An effort has been made to excuse Mrs. Synnott for her inaction by the claim that she did not know of the action taken at the January *386meeting until shortly before her bill was filed. Mrs. Synnott does not testify at all. Her husband says he acted for her in looking after her stock. He states that he cannot say definitely when he got the information as to what had been done, but thinks it was several months afterwards. Mr. Synnott was an old and expert building and loan man, and though he lived in another state it is hardly credible to suppose that he long remained in ignorance of so important and public an action as that affecting this common stock.

District Judge Clark, in an opinion filed in the record, said, in respect to this plea of ignorance as an excuse for more than a year’s delay in repudiating the action of the proxy representing the shares of complainants, that:

“Upon a careful examination of the record, I conclude, as a proposition of fact, that the several agreements, made in the form of what is called stockholders’ meetings and by proxy, are shown by the weight of the evidence to have been made with the knowledge and consent of this complainant and other holders of common stock. In holding that the evidence preponderates in favor of the proposition that complainant and other stockholders have agreed that a certain loss should be charged against the common stock, and finally that the installment and common stock should be put upon an equal basis, I hold the complainant and other stockholders to the duty of ascertaining and knowing from time to time such facts as persons of reasonable caution and prudence should know in giving reasonable attention to their business and property rights. I really have not the slightest doubt that at each stage of the proceedings the complainant and other stockholders in fact understood perfectly well what was going on, and just what Mr. Hayward was doing on their behalf, and they are chargeable also with presumptive knowledge of these facts, as attention to their business would necessarily have brought such knowledge to them.”

This accords with the view of this court as expressed in the opinion of Judge Severens, who, in speaking for the court in reference to the presumption of knowledge indulged in against a stockholder who complains of some corporate action affecting his stock, said:

“The evidence leaves the question whether the Gronewegs have not in fact known all along the character of their stock; but we do not determine how that was, for we are of opinion that with reasonable diligence they should have known it, and that it may be fairly imputed to them that they did know it.” Bailey v. Tillinghast, 40 C. C. A. 93, 99 Fed. 801.
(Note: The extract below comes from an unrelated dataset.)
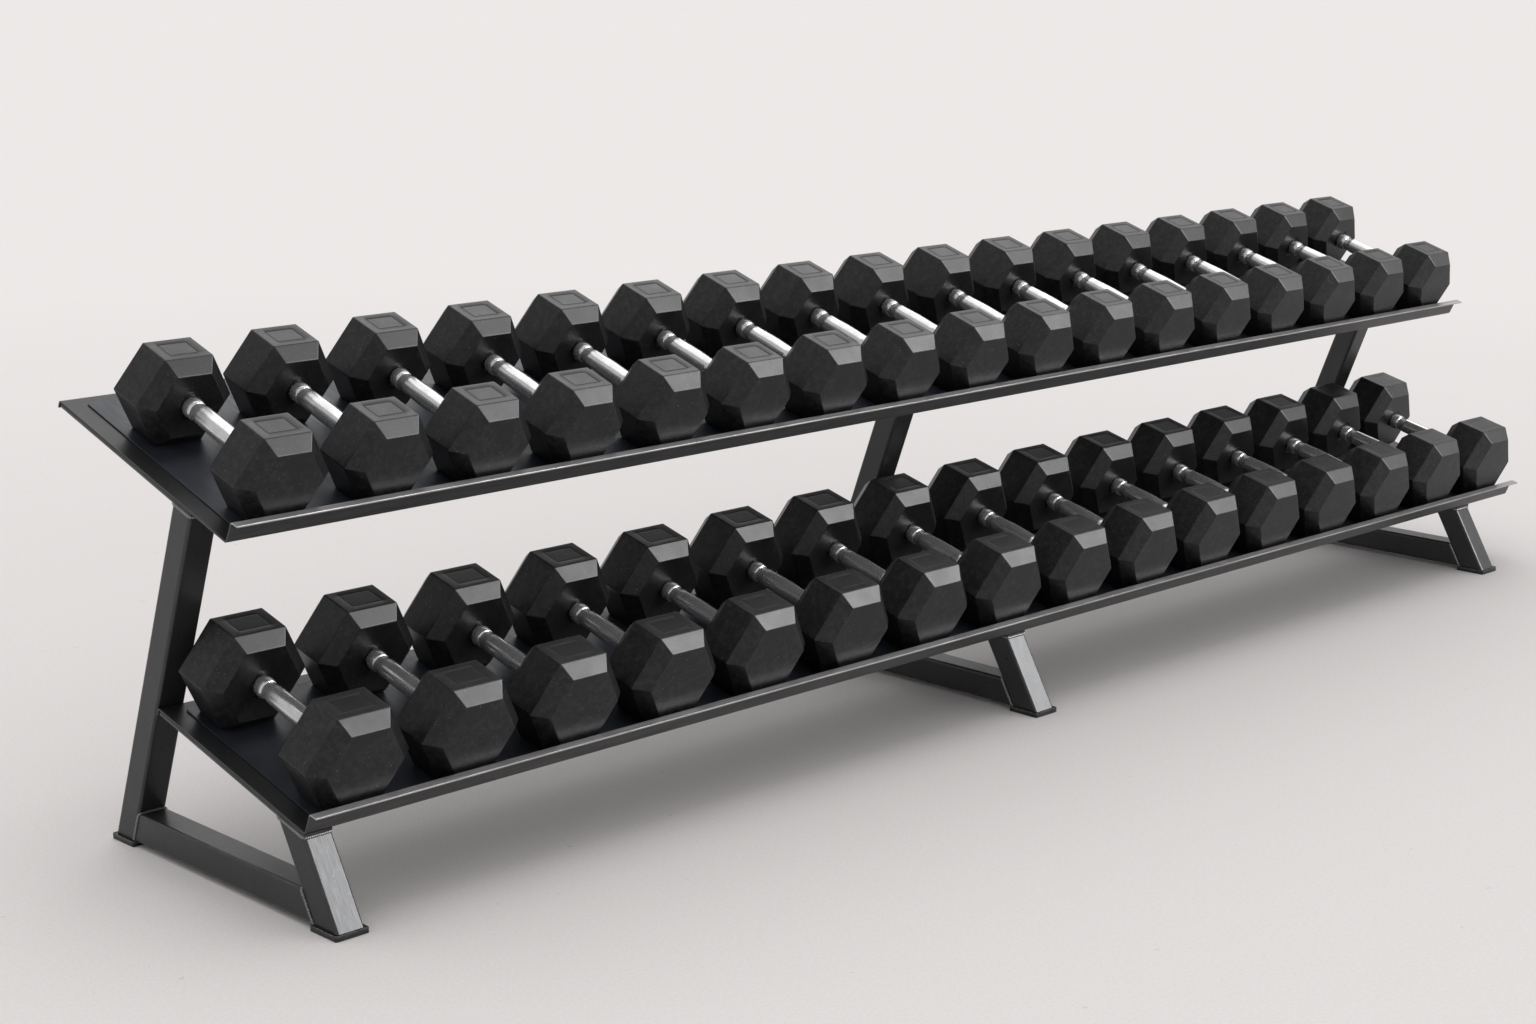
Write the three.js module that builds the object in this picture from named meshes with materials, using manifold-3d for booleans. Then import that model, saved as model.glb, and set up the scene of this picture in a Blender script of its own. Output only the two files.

It will not do to say that no change occurred in the attitude of the company between that action and the filing of the bill. We may take notice that the shares in such companies are constantly changing hands, and new shares being issued at short periods, constituting new series of stock. It may well be presumed that the elimination of the special powers of this common stock by the apparent consent of the stockholders would be an important factor in all the future issues of new stock and sales of old. Mrs. Synnott should have actively repudiated what was apparently done for her. Until she did so every one had a right to suppose that she had agreed to permit her shares to stand upon a plane of equality with other prepaid shares of what is called installment stock, and to act upon that theory. Cook, Corp. (4th Ed.) § 268; Kent v. Mining Co., 78 N. Y. 159.

2. There is even less excuse for the delay of the other four appellants, all of whom are shown by the evidence to have been represented *387at both stockholders’ meetings by Mr. Hayward. They neither challenge his right to represent them in their bill, nor in their evidence do they prove any departure from his authority. The averments in reference to a conspiracy to destroy thé exclusive power of the common stock, in respect to control, for the purpose of keeping in office the then officers and agents of the corporation, has no shadow of evidence upon which to stand. This failing, there is no averment of the bill challenging the presumptions of knowledge and notice of the meeting and of participation therein, which is indulged in the absence of such an averment and evidence supporting it. Cook, Corp. (4th Ed.) § 600.

3. The insistence that the loss charged up to the common stock December 14,1897, should be expunged, comes too late. That action, whether right or wrong, was the voluntary action of the common stockholders, every one of whom assented to it. Neither is there any material evidence that this consent was induced by any misrepresentations or deceit. The secretary of the company did express the opinion that the loss thus assumed would be soon made good out of the accruing profits; but this was a mere opinion,—one for which there was some foundation,—for it appears that when this bill was filed the book value of the stock had advanced from 55 to 70 per cent, of par. Whether the loss so assumed was a real loss or an apparent loss, and whether it was a loss within the strict terms of the indemnity afforded by the agreement of the common stockholders, is now of no importance. It was the construction put on their agreement by themselves, and the loss was one which they agreed to assume rather than have the state inspector lay before the whole of the stockholders a report showing in his judgment an impairment to the extent of $15,000. That impairment had been made good, and the common stock charged off to the extent of 45 per cent, of each share, more than a month before the second stockholders’ meeting of January 17, 1898. That meeting dealt with the stock as it then stood, and complainants and all others holding that stock then agreed to surrender their exclusive right of control on condition that they should stand no longer subject to make good impairments in the capital of the association. There is no ground upon which the agreement then made should be set aside or any part of the loss theretofore paid repaid.

The decree of the court below must be affirmed.

2. See Corporations, vol. 12, Cent. Dig. § 742.